Trafigura, the trading company of Singapore wins the contract for the construction of a railway line which will allow the ore transport from Democratic Republic of the Congo (DRC) to Angolan port.
The project will connect the mineral wealth of the DRC to Angola.
The corridor will have a total length of 1,870 km, of which 1,340 km will be in Angola and will arrive at the Angolan port of Lobito located 500 km south of Luanda, the Angolan capital.
Trafigura joined forces with the Portuguese entrepreneur Mota-Engil and Vecturis a Belgian rail developer, to win this contract, the consortium will thus benefit in exchange for a 30-year concession. The concession, which could be extended by 20 years if they decide to build a branch line to Zambia. The bid was chosen over a competing bid from Chinese conglomerate CITIC and China Railway 20 Bureau Group.

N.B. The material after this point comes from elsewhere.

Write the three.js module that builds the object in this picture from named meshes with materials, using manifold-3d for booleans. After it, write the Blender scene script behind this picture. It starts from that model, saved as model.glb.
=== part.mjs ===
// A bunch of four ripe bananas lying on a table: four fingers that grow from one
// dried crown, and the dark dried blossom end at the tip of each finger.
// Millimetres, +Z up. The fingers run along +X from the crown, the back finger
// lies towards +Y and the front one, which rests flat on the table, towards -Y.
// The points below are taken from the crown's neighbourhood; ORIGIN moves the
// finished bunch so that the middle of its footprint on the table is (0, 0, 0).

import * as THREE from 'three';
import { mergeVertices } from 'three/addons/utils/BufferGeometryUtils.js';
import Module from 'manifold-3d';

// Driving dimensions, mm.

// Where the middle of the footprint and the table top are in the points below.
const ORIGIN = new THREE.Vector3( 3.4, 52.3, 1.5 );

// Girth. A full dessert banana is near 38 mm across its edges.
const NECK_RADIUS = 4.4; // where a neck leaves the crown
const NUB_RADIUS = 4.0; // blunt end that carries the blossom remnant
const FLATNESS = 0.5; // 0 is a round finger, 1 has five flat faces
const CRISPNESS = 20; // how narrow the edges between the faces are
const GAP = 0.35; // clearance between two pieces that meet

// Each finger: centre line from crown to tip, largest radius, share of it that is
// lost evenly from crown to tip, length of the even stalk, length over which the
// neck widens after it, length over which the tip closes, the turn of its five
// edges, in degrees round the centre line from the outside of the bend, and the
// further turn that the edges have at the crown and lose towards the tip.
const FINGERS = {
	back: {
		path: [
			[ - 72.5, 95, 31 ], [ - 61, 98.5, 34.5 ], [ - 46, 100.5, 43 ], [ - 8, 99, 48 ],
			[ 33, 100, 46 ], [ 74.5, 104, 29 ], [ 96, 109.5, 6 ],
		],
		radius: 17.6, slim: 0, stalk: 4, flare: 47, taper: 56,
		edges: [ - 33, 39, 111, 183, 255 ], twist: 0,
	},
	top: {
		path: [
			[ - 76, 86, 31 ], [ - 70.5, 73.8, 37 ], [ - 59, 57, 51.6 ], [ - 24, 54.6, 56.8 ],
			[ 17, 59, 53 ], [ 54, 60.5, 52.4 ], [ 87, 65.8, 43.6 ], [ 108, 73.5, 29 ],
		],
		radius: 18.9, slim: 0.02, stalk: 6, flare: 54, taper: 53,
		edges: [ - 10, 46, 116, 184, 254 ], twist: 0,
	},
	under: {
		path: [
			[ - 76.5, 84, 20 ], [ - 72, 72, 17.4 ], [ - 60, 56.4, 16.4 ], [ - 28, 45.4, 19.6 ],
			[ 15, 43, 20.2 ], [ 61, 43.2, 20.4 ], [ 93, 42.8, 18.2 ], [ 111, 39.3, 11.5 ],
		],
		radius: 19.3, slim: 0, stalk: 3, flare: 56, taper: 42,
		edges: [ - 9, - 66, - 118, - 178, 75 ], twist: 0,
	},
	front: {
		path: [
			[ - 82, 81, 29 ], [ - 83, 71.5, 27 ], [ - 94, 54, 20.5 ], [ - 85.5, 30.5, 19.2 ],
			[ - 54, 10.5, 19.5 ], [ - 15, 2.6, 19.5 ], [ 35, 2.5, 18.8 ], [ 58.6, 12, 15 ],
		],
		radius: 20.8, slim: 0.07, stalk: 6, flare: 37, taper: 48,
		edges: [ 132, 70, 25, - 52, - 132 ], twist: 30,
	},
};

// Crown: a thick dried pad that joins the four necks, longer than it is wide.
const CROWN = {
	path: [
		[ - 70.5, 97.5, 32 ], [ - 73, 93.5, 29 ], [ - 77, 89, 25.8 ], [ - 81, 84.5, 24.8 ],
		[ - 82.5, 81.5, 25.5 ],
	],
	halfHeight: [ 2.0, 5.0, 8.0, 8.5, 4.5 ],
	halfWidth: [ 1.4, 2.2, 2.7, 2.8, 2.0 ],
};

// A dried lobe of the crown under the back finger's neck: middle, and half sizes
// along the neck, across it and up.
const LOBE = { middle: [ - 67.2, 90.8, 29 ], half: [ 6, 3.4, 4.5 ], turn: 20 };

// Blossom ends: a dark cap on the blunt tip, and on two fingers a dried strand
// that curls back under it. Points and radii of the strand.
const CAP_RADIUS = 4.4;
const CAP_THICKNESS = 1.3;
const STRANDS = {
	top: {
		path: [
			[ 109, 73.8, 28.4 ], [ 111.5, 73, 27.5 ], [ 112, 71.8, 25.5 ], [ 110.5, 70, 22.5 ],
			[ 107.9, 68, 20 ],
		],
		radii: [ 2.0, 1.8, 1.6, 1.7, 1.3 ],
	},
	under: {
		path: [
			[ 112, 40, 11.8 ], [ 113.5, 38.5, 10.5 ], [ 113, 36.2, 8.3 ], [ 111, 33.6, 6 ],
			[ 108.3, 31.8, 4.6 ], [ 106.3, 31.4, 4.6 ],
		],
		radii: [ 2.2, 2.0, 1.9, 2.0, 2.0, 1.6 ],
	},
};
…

Composition of the consortium.
The consortium is made up of Trafigura 49.5%, Mota-Engil 49.5% and Vecturis 1%.
Concession value: $100 million. Consortium investment: $256 million in infrastructure and $73 million in rolling stock. Royalties expected by the Angolan government over 30 years: 2 billion dollars.
This corridor could considerably improve the export capacity of the DRC which currently exports copper, cobalt and other minerals to the east via Dar es Salaam in Tanzania, Beira in Mozambique or to the south towards Durban in South Africa, a risky trip that takes several weeks
The consortium will be responsible for the operation, management and maintenance of the rail link, which will transport minerals, liquids and gas to Lobito from the Angolan town of Luau, which is close to the border with the DRC.
"As export volumes have increased to meet the demand for minerals needed for the energy transition – cobalt is needed for lithium-ion batteries – roads out of the DRC have become more congested and delays at the border more protracted. A rail route would remove trucks from the roads and offer “considerable cost and time savings for miners in the Copperbelt”.
The Lobito Corridor tender was launched in September, following the expenditure of some $2bn by the Angolan government to rehabilitate and modernise the corridor’s existing infrastructure".